Task details:
The data below holds the lines to copy: everything from the line containing "in imported if" to the line containing "CAMERA_LENS = 125.5", both ends included, set down exactly.

--------------------------------------------------

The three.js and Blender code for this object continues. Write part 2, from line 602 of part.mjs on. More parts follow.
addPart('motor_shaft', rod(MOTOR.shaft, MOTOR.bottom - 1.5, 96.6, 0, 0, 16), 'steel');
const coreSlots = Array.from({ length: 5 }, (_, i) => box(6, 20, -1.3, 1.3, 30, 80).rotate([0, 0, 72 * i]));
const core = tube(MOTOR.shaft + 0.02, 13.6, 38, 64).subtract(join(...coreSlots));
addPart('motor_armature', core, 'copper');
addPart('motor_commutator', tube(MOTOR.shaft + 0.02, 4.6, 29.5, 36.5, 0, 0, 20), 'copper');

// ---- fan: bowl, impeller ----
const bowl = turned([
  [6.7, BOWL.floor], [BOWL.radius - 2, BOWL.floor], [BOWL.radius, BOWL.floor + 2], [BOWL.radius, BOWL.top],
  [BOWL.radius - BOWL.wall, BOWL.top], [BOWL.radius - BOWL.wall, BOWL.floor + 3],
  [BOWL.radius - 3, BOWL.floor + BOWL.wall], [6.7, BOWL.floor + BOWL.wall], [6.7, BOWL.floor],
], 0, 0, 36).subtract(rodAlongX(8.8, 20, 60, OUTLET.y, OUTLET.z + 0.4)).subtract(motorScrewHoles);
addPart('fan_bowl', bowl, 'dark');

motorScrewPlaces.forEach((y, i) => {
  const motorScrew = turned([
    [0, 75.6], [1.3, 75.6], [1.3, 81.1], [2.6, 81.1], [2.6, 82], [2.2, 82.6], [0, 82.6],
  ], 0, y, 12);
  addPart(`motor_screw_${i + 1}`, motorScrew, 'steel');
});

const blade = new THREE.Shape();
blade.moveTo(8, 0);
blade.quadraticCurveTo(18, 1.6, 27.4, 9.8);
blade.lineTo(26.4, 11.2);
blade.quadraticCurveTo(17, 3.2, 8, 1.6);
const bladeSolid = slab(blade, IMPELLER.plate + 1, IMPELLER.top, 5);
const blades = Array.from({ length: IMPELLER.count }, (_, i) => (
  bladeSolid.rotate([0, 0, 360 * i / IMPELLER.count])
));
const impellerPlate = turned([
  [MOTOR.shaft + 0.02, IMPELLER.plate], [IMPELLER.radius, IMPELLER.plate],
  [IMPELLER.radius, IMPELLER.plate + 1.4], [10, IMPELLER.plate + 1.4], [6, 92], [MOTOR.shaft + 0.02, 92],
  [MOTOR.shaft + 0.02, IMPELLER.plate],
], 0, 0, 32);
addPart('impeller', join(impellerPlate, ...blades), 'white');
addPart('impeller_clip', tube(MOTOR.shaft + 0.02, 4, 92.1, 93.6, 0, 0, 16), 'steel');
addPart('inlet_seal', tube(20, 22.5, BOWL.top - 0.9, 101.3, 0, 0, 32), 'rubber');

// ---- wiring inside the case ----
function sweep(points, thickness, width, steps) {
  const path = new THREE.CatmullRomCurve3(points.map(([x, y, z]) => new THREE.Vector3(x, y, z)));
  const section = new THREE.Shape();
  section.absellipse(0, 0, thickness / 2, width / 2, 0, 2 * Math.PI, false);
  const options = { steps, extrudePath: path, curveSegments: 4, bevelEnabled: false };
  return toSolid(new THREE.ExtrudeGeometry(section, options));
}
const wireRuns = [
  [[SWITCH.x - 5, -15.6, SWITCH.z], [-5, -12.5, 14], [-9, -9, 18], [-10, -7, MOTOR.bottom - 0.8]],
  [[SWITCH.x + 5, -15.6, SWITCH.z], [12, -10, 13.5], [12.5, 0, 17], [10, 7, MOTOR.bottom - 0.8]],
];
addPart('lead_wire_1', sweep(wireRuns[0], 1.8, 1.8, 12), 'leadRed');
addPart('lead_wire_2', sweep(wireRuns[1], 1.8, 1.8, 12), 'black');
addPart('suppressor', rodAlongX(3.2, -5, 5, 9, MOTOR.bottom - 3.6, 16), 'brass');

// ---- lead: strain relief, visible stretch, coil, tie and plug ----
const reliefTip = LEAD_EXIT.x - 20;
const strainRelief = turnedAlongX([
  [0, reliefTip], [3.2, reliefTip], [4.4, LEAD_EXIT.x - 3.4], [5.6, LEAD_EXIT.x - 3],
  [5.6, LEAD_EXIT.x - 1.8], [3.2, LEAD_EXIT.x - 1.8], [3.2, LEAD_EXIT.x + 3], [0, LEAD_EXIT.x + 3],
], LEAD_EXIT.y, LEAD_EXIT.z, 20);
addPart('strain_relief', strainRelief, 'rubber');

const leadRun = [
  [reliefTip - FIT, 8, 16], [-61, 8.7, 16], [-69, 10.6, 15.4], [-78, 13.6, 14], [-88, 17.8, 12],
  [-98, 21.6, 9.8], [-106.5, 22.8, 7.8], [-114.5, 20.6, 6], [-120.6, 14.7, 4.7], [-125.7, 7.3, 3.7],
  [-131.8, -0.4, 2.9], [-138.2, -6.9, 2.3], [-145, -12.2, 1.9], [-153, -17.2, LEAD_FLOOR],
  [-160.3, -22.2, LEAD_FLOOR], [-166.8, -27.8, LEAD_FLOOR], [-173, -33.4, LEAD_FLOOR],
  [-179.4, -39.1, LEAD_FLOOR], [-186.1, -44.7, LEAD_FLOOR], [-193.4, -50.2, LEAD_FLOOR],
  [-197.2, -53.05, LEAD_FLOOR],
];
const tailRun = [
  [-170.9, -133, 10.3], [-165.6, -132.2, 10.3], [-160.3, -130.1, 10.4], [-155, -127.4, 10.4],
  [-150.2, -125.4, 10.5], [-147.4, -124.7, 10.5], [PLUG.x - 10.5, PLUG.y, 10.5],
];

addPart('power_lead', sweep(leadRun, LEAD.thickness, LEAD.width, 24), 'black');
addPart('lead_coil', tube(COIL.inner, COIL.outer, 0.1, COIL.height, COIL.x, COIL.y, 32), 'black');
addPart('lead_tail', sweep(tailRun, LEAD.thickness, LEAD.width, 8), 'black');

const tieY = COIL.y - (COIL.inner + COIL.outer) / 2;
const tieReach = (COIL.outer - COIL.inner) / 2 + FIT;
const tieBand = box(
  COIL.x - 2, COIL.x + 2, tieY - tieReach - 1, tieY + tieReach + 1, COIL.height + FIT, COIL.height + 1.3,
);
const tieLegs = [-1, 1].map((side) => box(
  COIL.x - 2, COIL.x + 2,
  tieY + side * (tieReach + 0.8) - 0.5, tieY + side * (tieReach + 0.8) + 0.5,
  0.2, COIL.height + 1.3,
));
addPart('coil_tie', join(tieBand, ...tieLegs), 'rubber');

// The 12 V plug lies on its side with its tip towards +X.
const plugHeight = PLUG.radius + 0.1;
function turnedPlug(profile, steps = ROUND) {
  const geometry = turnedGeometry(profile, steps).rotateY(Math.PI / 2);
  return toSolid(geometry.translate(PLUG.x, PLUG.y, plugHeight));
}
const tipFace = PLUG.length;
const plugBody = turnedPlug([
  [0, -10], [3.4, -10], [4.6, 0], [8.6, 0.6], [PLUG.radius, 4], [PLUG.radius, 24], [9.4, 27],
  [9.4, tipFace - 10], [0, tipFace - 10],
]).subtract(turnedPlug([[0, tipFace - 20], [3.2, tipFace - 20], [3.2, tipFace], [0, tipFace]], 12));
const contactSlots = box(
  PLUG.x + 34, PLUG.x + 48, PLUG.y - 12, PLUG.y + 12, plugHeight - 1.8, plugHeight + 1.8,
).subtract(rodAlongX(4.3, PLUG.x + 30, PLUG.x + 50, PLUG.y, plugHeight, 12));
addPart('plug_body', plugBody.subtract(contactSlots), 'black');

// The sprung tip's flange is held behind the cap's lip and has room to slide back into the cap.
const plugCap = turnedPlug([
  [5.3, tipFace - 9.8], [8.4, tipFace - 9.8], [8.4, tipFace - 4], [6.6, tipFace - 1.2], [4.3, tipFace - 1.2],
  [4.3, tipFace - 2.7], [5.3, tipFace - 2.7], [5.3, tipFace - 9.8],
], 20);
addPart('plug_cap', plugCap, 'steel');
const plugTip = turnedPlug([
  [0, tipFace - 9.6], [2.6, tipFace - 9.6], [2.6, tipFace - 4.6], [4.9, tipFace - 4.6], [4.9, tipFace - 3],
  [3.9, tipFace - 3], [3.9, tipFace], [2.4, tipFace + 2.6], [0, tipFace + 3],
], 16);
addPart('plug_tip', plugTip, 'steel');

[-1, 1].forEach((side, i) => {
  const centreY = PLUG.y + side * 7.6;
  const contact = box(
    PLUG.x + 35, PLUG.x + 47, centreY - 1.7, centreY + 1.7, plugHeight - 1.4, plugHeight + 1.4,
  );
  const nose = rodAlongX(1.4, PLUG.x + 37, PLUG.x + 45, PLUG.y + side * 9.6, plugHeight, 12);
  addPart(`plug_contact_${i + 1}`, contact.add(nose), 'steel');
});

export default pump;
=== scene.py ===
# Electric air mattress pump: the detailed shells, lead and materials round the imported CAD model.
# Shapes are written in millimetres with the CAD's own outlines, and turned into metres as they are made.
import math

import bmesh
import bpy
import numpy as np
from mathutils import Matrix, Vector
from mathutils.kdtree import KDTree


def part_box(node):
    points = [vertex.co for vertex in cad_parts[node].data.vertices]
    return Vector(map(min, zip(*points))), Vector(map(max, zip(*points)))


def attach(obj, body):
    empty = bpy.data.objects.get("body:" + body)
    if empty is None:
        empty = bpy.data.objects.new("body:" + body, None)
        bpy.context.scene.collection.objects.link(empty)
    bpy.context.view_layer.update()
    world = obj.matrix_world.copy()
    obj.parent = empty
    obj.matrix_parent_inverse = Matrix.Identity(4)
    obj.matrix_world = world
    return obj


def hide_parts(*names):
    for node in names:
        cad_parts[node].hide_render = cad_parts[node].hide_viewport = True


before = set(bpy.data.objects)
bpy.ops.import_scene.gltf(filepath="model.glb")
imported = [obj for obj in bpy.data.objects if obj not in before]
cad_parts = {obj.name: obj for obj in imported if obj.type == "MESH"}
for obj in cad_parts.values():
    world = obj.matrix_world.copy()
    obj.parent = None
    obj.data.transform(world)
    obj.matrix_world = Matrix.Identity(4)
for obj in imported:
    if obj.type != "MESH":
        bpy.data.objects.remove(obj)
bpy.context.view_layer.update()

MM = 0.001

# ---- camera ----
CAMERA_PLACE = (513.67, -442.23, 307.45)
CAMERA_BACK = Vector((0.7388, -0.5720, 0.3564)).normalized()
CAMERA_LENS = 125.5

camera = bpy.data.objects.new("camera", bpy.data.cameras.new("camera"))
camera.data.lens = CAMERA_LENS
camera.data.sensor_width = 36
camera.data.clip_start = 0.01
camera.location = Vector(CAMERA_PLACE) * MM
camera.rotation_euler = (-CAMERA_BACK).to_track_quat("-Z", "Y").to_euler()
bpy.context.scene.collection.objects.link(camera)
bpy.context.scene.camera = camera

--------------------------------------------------

Solution:
cad_parts = {obj.name: obj for obj in imported if obj.type == "MESH"}
for obj in cad_parts.values():
    world = obj.matrix_world.copy()
    obj.parent = None
    obj.data.transform(world)
    obj.matrix_world = Matrix.Identity(4)
for obj in imported:
    if obj.type != "MESH":
        bpy.data.objects.remove(obj)
bpy.context.view_layer.update()

MM = 0.001

# ---- camera ----
CAMERA_PLACE = (513.67, -442.23, 307.45)
CAMERA_BACK = Vector((0.7388, -0.5720, 0.3564)).normalized()
CAMERA_LENS = 125.5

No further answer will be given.